### To be done
Both the line containing "Write part 2" and the line containing "crutch.position.x = (side" are to be reproduced exactly, along with every line between them, and nothing more.

3D code data:
<<<<
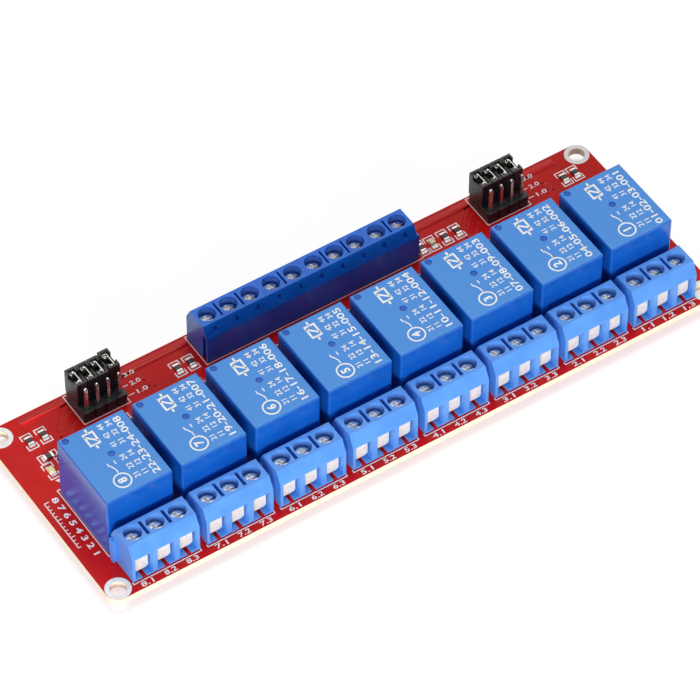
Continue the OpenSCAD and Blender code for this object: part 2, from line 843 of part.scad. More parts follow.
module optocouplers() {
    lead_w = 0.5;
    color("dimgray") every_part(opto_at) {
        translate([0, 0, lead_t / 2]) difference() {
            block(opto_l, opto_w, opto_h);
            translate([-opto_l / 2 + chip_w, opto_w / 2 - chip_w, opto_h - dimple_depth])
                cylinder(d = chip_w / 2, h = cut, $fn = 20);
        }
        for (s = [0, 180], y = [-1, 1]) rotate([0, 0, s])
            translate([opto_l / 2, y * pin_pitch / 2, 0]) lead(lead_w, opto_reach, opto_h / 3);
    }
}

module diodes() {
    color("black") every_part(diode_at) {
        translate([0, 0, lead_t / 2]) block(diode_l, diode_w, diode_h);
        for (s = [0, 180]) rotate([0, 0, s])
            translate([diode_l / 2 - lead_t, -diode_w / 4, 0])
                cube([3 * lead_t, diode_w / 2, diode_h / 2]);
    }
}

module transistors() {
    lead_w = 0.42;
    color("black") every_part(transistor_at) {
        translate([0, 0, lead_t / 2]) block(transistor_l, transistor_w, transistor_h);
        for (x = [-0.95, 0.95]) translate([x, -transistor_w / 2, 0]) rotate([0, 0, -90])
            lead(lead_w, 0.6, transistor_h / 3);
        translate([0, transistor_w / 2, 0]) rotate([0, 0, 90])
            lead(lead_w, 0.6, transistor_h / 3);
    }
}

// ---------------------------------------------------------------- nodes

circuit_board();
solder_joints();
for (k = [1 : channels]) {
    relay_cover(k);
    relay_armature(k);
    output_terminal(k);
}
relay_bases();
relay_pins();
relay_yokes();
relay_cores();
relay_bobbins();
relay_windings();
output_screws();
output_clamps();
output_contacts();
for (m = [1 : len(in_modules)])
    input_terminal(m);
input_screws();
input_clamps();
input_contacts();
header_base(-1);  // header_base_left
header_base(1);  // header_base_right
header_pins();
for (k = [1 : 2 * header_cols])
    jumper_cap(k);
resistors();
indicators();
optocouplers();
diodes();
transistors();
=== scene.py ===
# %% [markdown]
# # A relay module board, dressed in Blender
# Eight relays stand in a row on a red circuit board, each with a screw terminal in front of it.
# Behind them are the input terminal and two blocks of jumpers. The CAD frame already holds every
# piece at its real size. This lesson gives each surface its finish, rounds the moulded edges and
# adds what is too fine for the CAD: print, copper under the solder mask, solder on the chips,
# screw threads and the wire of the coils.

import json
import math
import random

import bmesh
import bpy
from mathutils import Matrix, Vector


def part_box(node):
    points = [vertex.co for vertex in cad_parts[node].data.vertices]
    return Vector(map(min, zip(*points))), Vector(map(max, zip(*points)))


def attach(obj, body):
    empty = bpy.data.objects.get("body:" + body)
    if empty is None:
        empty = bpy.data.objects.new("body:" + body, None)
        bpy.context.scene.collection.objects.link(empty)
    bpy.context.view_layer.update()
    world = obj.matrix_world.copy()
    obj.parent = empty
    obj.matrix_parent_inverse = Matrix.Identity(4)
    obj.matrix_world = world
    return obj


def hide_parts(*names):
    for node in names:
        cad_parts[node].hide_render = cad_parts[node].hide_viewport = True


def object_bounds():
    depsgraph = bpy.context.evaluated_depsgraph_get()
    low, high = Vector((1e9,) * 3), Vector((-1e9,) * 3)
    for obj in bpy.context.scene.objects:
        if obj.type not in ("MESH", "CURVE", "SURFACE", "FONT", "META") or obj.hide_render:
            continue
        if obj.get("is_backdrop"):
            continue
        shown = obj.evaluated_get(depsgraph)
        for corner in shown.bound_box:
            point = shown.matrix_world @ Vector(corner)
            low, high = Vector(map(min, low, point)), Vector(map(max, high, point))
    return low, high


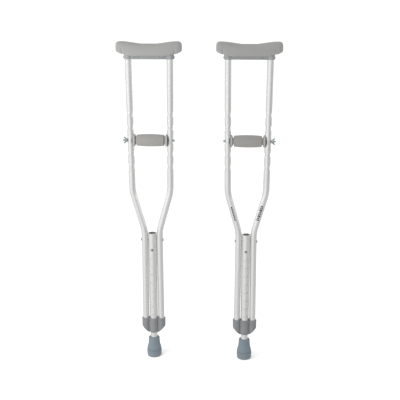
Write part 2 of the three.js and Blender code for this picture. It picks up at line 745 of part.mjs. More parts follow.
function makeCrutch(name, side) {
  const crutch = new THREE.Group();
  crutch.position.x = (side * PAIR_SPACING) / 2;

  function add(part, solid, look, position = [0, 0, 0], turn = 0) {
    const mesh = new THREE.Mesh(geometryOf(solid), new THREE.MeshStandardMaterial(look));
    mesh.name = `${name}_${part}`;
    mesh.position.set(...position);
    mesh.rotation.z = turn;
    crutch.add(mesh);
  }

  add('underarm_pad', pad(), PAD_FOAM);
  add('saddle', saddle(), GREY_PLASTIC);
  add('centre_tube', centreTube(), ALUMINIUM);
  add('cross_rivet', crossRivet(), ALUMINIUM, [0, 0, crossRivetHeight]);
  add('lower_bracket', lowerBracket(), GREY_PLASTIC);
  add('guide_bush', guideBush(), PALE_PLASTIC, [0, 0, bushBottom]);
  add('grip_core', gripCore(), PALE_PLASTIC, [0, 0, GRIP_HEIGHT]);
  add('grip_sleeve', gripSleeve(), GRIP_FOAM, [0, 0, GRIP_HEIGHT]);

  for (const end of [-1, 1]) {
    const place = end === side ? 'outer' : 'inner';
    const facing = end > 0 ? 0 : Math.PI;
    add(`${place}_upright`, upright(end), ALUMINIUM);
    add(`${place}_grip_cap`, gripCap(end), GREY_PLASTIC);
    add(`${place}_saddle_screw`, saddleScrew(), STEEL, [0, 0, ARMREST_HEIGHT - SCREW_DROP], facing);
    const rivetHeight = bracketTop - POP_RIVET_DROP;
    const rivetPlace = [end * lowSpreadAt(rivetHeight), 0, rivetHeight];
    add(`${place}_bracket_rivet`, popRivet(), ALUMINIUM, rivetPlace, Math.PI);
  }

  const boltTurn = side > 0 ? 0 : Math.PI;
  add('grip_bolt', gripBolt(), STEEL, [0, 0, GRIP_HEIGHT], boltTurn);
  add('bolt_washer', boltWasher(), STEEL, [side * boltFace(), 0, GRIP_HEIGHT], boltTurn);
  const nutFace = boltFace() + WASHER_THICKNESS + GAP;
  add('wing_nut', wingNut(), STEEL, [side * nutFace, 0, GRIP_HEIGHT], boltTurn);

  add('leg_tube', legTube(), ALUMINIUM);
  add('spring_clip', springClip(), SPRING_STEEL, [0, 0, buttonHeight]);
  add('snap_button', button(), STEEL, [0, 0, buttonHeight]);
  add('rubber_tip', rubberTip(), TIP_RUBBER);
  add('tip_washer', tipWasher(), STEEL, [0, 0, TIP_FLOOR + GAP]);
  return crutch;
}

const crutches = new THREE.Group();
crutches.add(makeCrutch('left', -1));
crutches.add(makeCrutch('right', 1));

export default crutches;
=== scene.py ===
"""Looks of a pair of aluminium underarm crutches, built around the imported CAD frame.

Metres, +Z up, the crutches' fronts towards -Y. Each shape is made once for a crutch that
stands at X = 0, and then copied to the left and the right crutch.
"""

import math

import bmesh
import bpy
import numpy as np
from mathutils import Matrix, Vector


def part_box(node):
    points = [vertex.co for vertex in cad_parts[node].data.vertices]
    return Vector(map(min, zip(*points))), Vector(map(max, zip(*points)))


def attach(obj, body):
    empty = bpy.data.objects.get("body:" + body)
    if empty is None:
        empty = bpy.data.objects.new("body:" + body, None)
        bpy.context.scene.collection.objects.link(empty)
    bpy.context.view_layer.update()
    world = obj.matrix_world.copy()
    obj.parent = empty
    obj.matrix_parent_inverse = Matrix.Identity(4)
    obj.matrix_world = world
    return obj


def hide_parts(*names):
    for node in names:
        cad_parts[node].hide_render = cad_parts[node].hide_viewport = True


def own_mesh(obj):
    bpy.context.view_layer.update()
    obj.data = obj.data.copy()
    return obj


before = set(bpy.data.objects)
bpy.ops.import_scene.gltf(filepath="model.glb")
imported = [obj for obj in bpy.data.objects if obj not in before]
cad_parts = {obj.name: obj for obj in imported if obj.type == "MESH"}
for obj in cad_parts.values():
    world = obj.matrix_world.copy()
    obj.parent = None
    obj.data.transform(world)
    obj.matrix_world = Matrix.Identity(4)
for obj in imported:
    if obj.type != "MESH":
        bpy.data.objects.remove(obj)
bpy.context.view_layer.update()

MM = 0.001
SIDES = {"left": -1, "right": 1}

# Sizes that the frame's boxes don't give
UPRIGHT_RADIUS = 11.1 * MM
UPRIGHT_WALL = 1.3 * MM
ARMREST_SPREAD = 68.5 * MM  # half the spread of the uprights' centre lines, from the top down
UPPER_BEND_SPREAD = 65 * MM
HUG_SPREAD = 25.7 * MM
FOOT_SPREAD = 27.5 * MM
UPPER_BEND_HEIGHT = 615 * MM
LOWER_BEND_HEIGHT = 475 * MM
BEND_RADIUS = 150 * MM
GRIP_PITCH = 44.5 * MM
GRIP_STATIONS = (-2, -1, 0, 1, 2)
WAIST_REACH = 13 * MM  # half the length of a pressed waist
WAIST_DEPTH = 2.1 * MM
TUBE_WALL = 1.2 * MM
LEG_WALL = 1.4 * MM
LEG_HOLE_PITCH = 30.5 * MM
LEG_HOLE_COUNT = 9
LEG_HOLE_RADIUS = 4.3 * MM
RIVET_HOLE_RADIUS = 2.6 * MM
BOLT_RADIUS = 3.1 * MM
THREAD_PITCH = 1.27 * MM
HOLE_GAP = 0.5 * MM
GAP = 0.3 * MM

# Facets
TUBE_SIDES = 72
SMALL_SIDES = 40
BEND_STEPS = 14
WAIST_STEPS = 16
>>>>
### Response to this task
Write part 2 of the three.js and Blender code for this picture. It picks up at line 745 of part.mjs. More parts follow.
function makeCrutch(name, side) {
  const crutch = new THREE.Group();
  crutch.position.x = (side * PAIR_SPACING) / 2;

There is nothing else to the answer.